Due process demands advanced notice. The right way to issue performance incentives is to give notice about the terms for earning the bonuses going forward. “If you do this, then you’ll earn that.” It's pretty hard to go back 20 or more years and retake the SAT. It's equally ridiculous to expect a career Language Arts (what we used to call "English") teacher to retake an exam which is heavy in math after perhaps 25 years with no math interface.
No business in the world would dream of basing an employee's performance assessment on something he or she did five, 10, or 20+ years ago. A test that a professional took when they were in high school is something they have absolutely no control over now, like skin color, eye color, or gender. Lawmakers may as well be issuing bonuses for teachers who have brown eyes or twelve toes.
As stupidly
incepted as this is, again proving that letting politicians run educational
policy from afar is a bad thing, there is one even more salient factor.
Academic brilliance is absolutely no guarantee of classroom efficacy.
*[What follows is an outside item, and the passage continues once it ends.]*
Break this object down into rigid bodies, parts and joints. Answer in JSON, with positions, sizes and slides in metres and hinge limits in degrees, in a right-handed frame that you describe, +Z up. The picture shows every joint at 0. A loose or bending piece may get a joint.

We all
had the college professor who was brilliant, published, and a buffoon as a
teacher because they simply couldn't
impart knowledge as a communicator. The gift of being able to become a highly effective teacher (yeah, I said gift!) is a
far more important tool in the teacher's toolbox than ACT, SAT, DDT, or any
three letter acronym. Those who are so fortunate love the job, those who know
only the mechanics (as Mark Twain said "the words but not the
melody") either leave the profession or (in some, not all cases) become administrators.